Andrew Goddard's article is about trends and changes. Marriage has become more personal and part of a choice of options, including co-habiting with children reared outside and inside. Civil Partnerships have created parents-in-law, uncles and aunts so have added to changes.
Quite how this supports the institution of marriage I do not know. It seems to be an argument about the decline of marriage and its reduced relevance. His argument for seems to be to recognise male and female as complimentary.
Recognition of differences as well as similarities is vital – we would not wish all motor vehicles to be identified as "cars" or all colours to be classed as "blue".
Yes but marriage is a vehicle and offers some colour to life.
Compare the rather weak argument so offered with that of Jeffrey John. For him, manogamy is the key and marriage is becoming the shorthand name for both heterosexual and homosexual partnerings and calling it the same gives equal respect across both. Then he is straight in regarding the partnering as a sacrament, the covenant of love between Christ and his Church and a channel of the love of God. Nothing here about trends and changes. Plenty about the follow-on about social stability, including from gay people themselves, but principally it is theological:
He refers to the Bible, holding no concept of sexual orientation, and Paul seeing gay activity as heterosexuals working out their excess of lust. And Jeffrey John comes to this view as an Anglo-Catholic, not as a liberal. In terms of the Church and its reputation, its sidelining of gay partnerships is a disaster, distancing the Church.
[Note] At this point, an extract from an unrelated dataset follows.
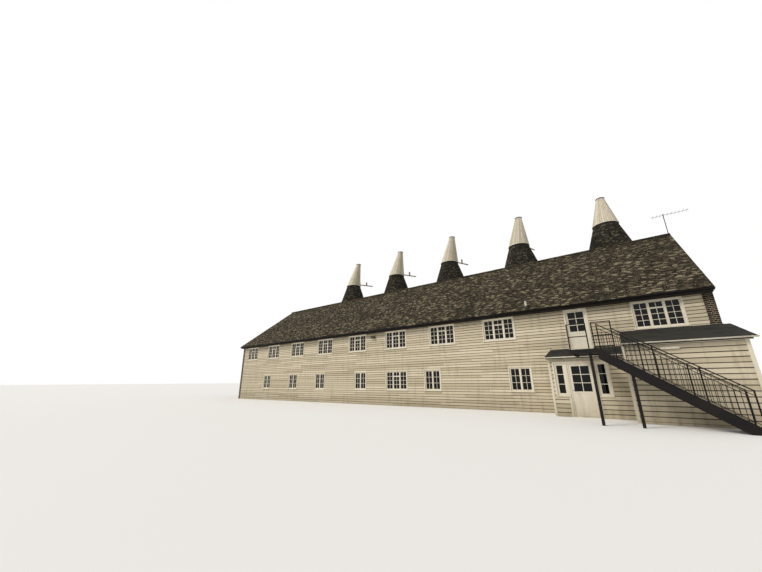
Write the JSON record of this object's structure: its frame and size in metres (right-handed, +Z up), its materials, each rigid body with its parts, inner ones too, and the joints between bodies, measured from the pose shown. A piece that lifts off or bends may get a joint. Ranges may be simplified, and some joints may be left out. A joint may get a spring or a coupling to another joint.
{
  "type": "oast house",
  "caption": "Long weatherboarded range with a lean-to porch and store, an outside steel stair and a row of round brick kilns with turning cowls behind.",
  "frame": {"origin": "under the middle of the main range, on the underside of its ground floor", "axes": "+X along the boarded front to the right as seen from outside, +Y from the front to the kilns, +Z up"},
  "size_m": [35.2298, 20.1298, 17.22],
  "materials": {
    "concrete": "rough concrete",
    "floorboards": "plain boards",
    "weatherboard": "cream paint, weathered",
    "brick": "dark stock brick with pale mortar",
    "clay_tile": "weathered plain clay tiles",
    "dark_timber": "dark stain",
    "gutter_plastic": "black, lean-tos white",
    "white_joinery": "white gloss paint",
    "window_glass": "clear",
    "roofing_felt": "smooth grey felt",
    "black_metal": "black",
    "black_steel": "black paint",
    "white_boards": "white paint",
    "aerial_metal": "dull",
    "white_plastic": "matt"
  },
  "bodies": {
    "house": {"ground_floor": "concrete", "first_floor": "floorboards", "front_wall_lower_left": "weatherboard", "front_wall_lower_right": "weatherboard", "doorway_lintel": "weatherboard", "front_wall_upper": "weatherboard", "rear_wall": "brick", "left_gable_wall": "brick", "right_gable_wall": "brick", "front_roof": "clay_tile", "rear_roof": "clay_tile", "ridge_tiles": "clay_tile", "eaves_boards": "dark_timber", "gutters": "gutter_plastic", "ground_window_frames": "white_joinery", "first_floor_window_frames": "white_joinery", "ground_window_glass": "window_glass", "first_floor_window_glass": "window_glass", "upper_door_frame": "white_joinery", "upper_door": "white_joinery", "upper_door_glass": "window_glass", "porch_front_wall": "weatherboard", "porch_front_head": "weatherboard", "porch_end_wall": "weatherboard", "porch_roof": "roofing_felt", "sidelight_frames": "white_joinery", "door_frame": "white_joinery", "store_front_wall": "weatherboard", "store_end_walls": "weatherboard", "store_roof": "roofing_felt", "landing_deck": "black_steel", "landing_railings": "black_steel", "stair_strings": "black_steel", "stair_treads": "black_steel", "stair_railings": "black_steel", "props": "black_steel", "kiln_walls": "brick", "kiln_roofs": "clay_tile", "kiln_curbs": "dark_timber", "aerial": "aerial_metal", "vent_pipe": "white_plastic", "wall_lamps": "black_metal"},
    "door_leaf": {"entrance_door": "white_joinery", "entrance_door_glass": "window_glass", "door_handles": "black_metal"},
    "turning_cowl_1": {"cowl_1": "white_boards", "vane_1": "white_boards"},
    "turning_cowl_2": {"cowl_2": "white_boards", "vane_2": "white_boards"},
    "turning_cowl_3": {"cowl_3": "white_boards", "vane_3": "white_boards"},
    "turning_cowl_4": {"cowl_4": "white_boards", "vane_4": "white_boards"},
    "turning_cowl_5": {"cowl_5": "white_boards", "vane_5": "white_boards"}
  },
  "joints": [
    {"name": "entrance_door_hinge", "type": "hinge", "parent": "house", "child": "door_leaf", "pos_m": [12.588, -6.925, 1.05], "axis": [0, 0, -1], "range_deg": [0, 95]},
    {"name": "cowl_1_turn", "type": "hinge", "parent": "house", "child": "turning_cowl_1", "pos_m": [-14.17, 7.6, 13.9], "axis": [0, 0, 1], "continuous": true},
    {"name": "cowl_2_turn", "type": "hinge", "parent": "house", "child": "turning_cowl_2", "pos_m": [-7.07, 7.6, 13.9], "axis": [0, 0, 1], "continuous": true},
    {"name": "cowl_3_turn", "type": "hinge", "parent": "house", "child": "turning_cowl_3", "pos_m": [0.05, 7.6, 13.9], "axis": [0, 0, 1], "continuous": true},
    {"name": "cowl_4_turn", "type": "hinge", "parent": "house", "child": "turning_cowl_4", "pos_m": [7.37, 7.6, 13.9], "axis": [0, 0, 1], "continuous": true},
    {"name": "cowl_5_turn", "type": "hinge", "parent": "house", "child": "turning_cowl_5", "pos_m": [14.35, 7.6, 13.9], "axis": [0, 0, 1], "continuous": true}
  ]
}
"God saw that it was not good for man to be alone."
One wonders why Rowan Williams can't produce such an argument, instead of kowtowing to evangelical selectivity that there is no pro-gay stance in the Bible and some Mind of the Communion way back in 1998, that was never one mind at all (and indeed he didn't share it).
My own take on all this is that your sexual relationship should be one of your religious relationships, and that involves making a commitment of openness to the other. I made a commitment (unfortunately she walked off or never returned) and that was also a public statement and it was one to one. I wrote the service and went to the bother of having it in the Unitarian church to emphasise its holism regarding all else in my life including as a social statement. However, I personally have no view against people who have multiple partners so long as they are all affirming and non-exploitative. In reality, many do have one form or another of polyandrous relationship. There are married people with loving friendships elsewhere, and people who express themselves sexually among more than one person, sometimes at the same time and sometimes with more than one. Relationships are very complex. What undermines them is having more than one partner when the other expects you to be devoted to one only, and not hiding the truth. There is nothing as dishonest as the family tree, which must be a very cleaned up public record.